[START]
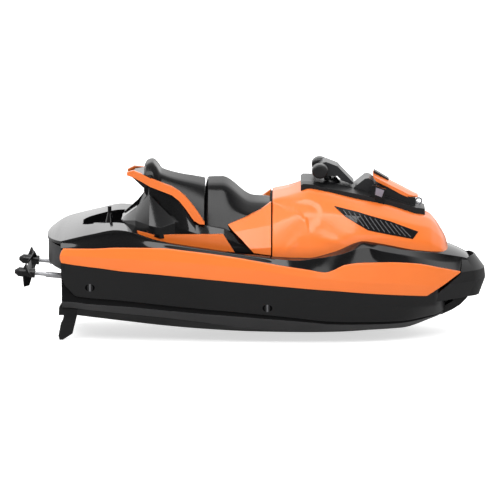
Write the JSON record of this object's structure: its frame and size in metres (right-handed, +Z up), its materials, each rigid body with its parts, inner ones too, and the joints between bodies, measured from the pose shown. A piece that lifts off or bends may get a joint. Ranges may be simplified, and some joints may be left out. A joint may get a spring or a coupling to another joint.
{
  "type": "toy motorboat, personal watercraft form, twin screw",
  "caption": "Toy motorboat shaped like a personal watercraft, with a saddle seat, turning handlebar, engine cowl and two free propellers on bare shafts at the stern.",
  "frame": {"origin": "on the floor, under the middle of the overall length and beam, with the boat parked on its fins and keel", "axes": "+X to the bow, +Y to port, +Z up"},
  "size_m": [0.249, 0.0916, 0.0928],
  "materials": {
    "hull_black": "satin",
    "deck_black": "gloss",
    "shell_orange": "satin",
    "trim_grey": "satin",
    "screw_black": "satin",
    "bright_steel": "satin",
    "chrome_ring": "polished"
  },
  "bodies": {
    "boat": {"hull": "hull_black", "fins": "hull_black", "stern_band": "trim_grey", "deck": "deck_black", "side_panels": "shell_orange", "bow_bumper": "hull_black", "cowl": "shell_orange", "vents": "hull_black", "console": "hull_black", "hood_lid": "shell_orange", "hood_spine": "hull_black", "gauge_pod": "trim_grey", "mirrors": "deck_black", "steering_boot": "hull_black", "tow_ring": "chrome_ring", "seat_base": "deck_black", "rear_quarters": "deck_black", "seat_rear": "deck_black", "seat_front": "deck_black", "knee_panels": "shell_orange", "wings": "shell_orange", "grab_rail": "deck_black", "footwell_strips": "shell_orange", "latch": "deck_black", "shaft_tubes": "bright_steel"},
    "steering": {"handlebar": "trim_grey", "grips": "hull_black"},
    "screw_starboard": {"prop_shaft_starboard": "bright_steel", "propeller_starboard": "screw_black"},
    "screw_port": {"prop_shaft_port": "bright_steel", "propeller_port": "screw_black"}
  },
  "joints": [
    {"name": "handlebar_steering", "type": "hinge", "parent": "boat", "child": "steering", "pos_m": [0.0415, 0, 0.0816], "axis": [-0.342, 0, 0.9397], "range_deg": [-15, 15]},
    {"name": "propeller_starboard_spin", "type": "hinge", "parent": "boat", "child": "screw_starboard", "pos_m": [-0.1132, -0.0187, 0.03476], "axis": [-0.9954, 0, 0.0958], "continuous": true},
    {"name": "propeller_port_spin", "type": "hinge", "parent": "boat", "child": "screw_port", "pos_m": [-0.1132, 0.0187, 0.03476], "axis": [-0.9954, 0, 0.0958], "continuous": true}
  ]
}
[END]
**Problem details:**
Say how many lines above hold the word "bodies", giving only the count.

**Complete output:**
2